Wednesday, October 28, 2009

Using Nofollows in SEO: Controlling Page Rank Passthrough and Avoiding Links to Spam and "Bad Neighborhoods"

Nofollows are a powerful and important tool when thinking about SEO. They are used by adding a rel="nofollow" to a link, for example (courtesy of Wikipedia):
a href="http://www.example.com/" rel="nofollow"

Nofollows should be used to indicate to the search engine that you do not want to pass any authority on to the page the link is pointing to. It either means that the page is one of little importance, or one who you're not necessarily sure you trust and therefore don't want to endorse with a link.

The first case is often done for footer links on your site, or to limit the number of followed links a page has. This is oftentimes mixed up with the practice of "PageRank sculpting" which is a practice that we'll talk about another time and that has unclear value.

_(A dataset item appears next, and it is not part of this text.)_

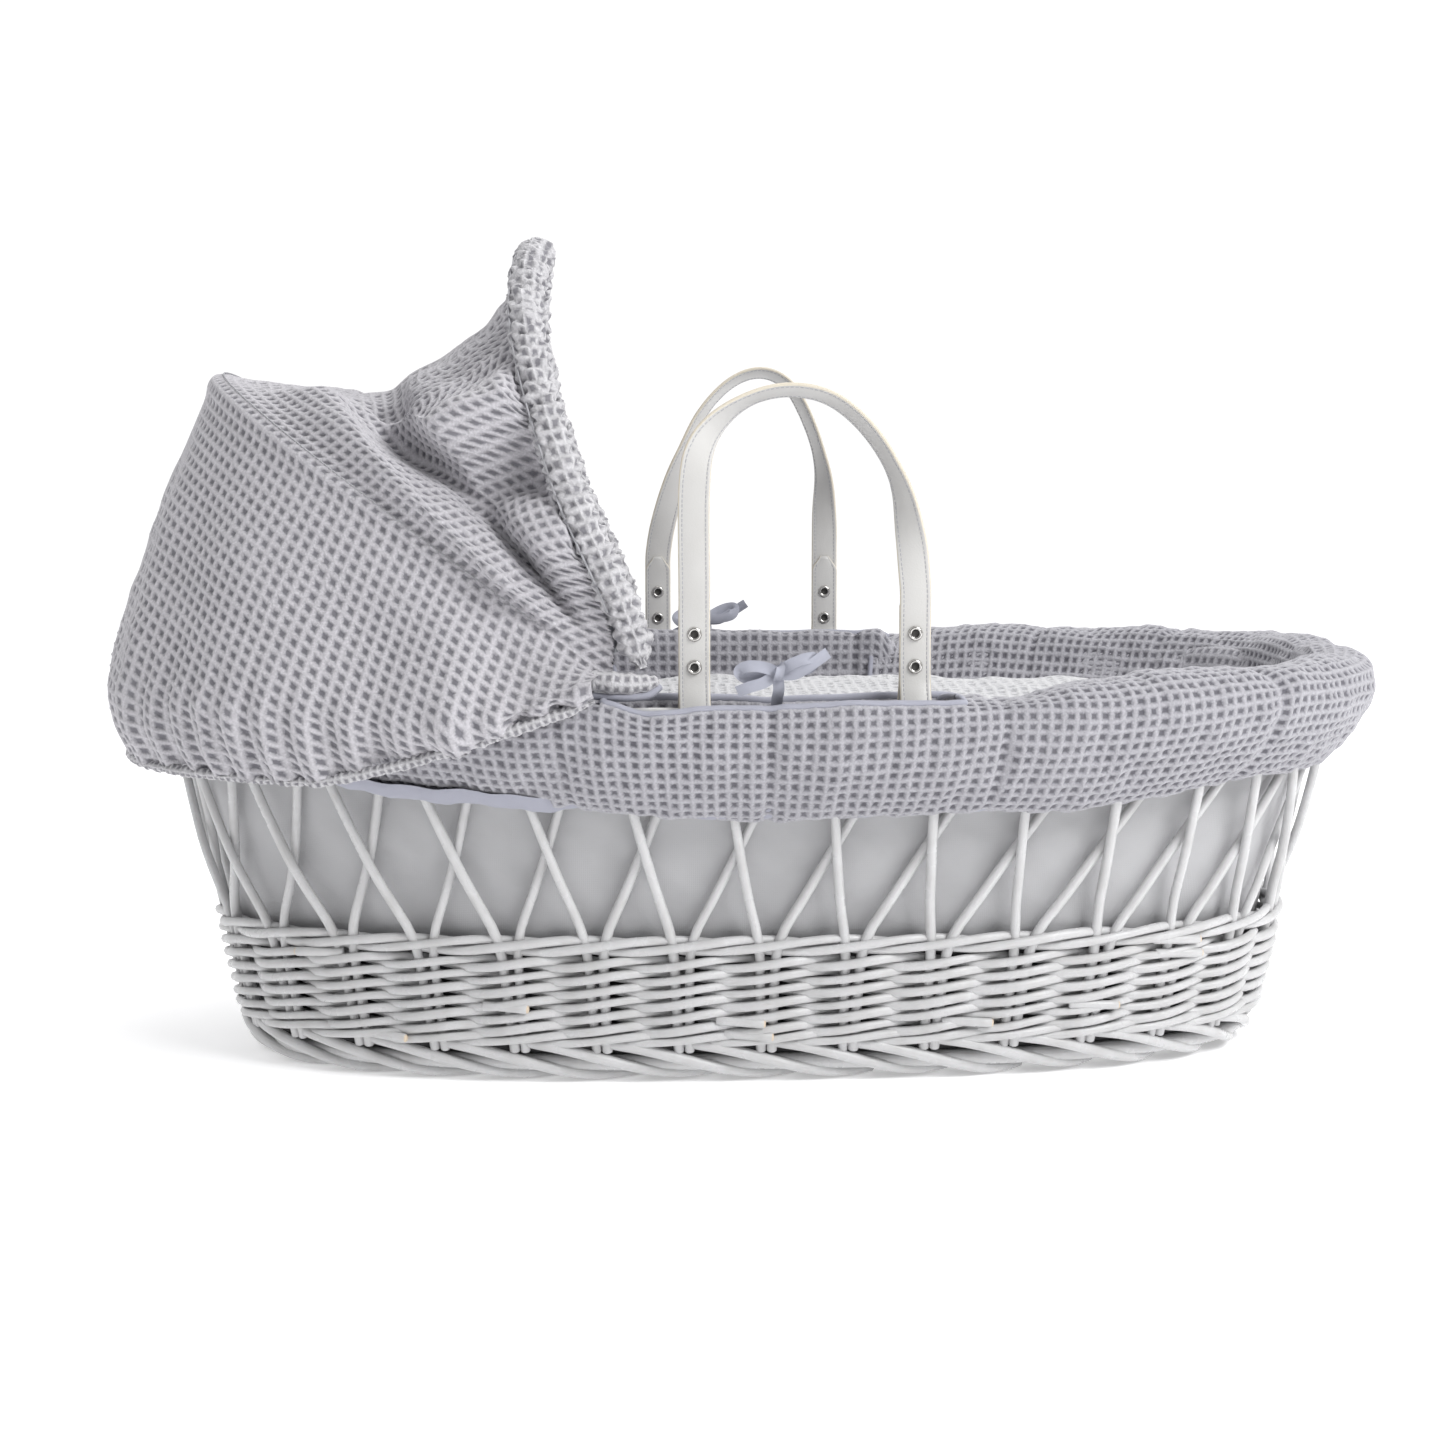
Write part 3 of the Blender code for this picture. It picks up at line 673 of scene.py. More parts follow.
# short ends of strands that stick out of the weave, with bare wood on their cut faces
def makeButtEnds():
    spots = [(-0.175, 0.0530, 1.0), (-0.003, 0.0425, 1.0), (0.003, 0.0330, 1.0), (0.0563, 0.0400, -1.0),
             (0.166, 0.0400, 1.0), (0.318, 0.0900, 1.0), (0.322, 0.0800, 1.0), (-0.330, 0.0970, -1.0),
             (-0.338, 0.0860, -1.0), (0.262, 0.0480, 1.0), (-0.268, 0.0300, 1.0), (0.115, 0.0880, -1.0)]
    paths = []
    faces = []
    for index, (x, height, way) in enumerate(spots):
        share = shareAt(x, index % 4 == 3)
        t = np.linspace(0, 1, 6)
        path = wallPoint(share - (1 - t) * 0.016 * way, -0.001 + 0.0052 * t, height + 0.0015 * (1 - t))
        paths.append(path)
        tip = path[-1] + (path[-1] - path[-2]) * 0.14
        faces.append(np.stack([path[-1], tip]))
    obj = sweep("willow_ends", paths, [0.0031] * len(paths), looks["willow"], 9)
    tips = sweep("cut_faces", faces, [0.0026] * len(faces), looks["cutWood"], 9)
    place(obj, "root", "willow")
    place(tips, "root", "willow")


# the base: fine strands over and under long sticks, seen from below
def makeBaseWeave():
    spacing = 0.0035
    length = halfLength(0.004) - 0.020
    x = np.arange(-length, length, spacing)
    width = length - wall["waist"]
    y = np.arange(-width, width, spacing)
    gridX, gridY = np.meshgrid(x, y, indexing="ij")
    inside = np.abs(gridX / length) ** wall["power"] + np.abs(gridY / width) ** wall["power"] < 1
    across = np.sin(gridX * math.pi / 0.0070)
    under = np.sin(gridY * math.pi / 0.022)
    height = 0.0050 - 0.0026 * across * under + 0.0008 * np.abs(across)
    points = np.stack([gridX, gridY, height], -1)
    obj = gridMesh("woven_floor", points, looks["willow"], keep=inside, flip=True)
    place(obj, "root", "willow", ["woven_base"])


makeSideWeave()
makeWale("twisted_band", "top_wale", 0.0955, -wall["inset"], 0.0047, 0.0040, 0.0031, 3, 400)
makeWale("willow_rim", "rim_border", wall["rimHeight"] - 0.0004, -wall["inset"], 0.0034, 0.0034, 0.0038,
         3, 410)
makeStakes()
makeFootBorder()
makeBottomBands()
makeButtEnds()
makeBaseWeave()
print("willow made")


# lining inside the willow
def makeLining():
    columns = 420
    shares = np.arange(columns) / columns
    heights = np.linspace(0.0150, 0.226, 62)
    points = wallPoint(shares[:, None], -0.0122, heights[None])
    pitch = wall["pairs"] * math.tau
    pull = np.cos(shares * pitch)[:, None] * bump(heights, 0.10, 0.03)[None]
    folds = ripple(points, 21, 0.16, 0.022, 12) * 0.0016 * ramp(heights, 0.02, 0.06)
    slack = (1.7 * folds + 0.0006 * pull - 0.0020)[..., None]
    outward = points * np.array([0.4, 1, 0])
    outward /= np.linalg.norm(outward, axis=-1, keepdims=True)
    points = points + outward * slack
    under = wallPoint(shares[:, None], np.array([-0.15, -0.10, -0.06, -0.03, -0.016])[None], 0.0118)
    points = np.concatenate([under, points], 1)
    obj = gridMesh("lining_cloth", points, looks["lining"], closed=True)
    place(obj, "root", "cotton", ["lining"])


makeLining()
print("lining made")


# padded dressing
dressing = {
    "nearSeams": [-0.130, -0.002, 0.1405, 0.3165],   # x of the stitched seams on the near side
    "farSeams": [-0.130, 0.100, 0.249, 0.347],
    "seamDepth": 0.0030,
    "seamWidth": 0.0042,
    "puff": 0.0034,                                   # how uneven the filling is
    "slit": [-0.108, 0.121],                          # the open stretch for the handles
    "hemX": [-0.28, -0.13, -0.07, 0.0, 0.13, 0.21, 0.28, 0.34, 0.40],
    "hemLift": [0.024, 0.010, 0.004, 0.001, 0.006, 0.005, 0.013, 0.021, 0.021],
}


def seamShares():
    near = [shareAt(x, False) for x in dressing["nearSeams"]]
    far = [shareAt(x, True) for x in dressing["farSeams"]]
    ends = [0.0, 0.5]
    return near + far + ends


# 1 in the middle of a seam, falling off at its sides
def seamCut(share):
    cut = np.zeros_like(share)
    for seam in seamShares():
        away = ((share - seam + 0.5) % 1.0 - 0.5) * rimGirth
        cut = np.maximum(cut, bump(away, 0.0, dressing["seamWidth"]))
    return cut


# the broad dip of the filling towards each seam
def seamPull(share):
    pull = np.zeros_like(share)
    for seam in seamShares():
        away = ((share - seam + 0.5) % 1.0 - 0.5) * rimGirth
        pull = np.maximum(pull, bump(away, 0.0, 0.026))
    return pull


def evenShares(columns):
    return np.arange(columns) / columns


# lines down the dressing from (offset, height) knots
def profileLines(shares, profile, count):
    knots = np.stack([wallPoint(shares, offset, height) for offset, height in profile], 1)
    return smoothLines(throughPoints(knots, count), 8)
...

The second case is great to employ if you have a site with user-generated content and user-generated links. By no-following things like comments and posts, it discourages spammers to post links from your site pointing to theirs in efforts to boost their own credibility with the search engines. Also, it prevents you from getting penalized by the search engines for (unknowingly) linking to "bad neighborhoods," or sites that are known to be malicious or spammy.

The bottom line? Use nofollows when you point to pages on your site you don't want to pass authority to as well as for most out-going user-generated links that you cannot reliably trust.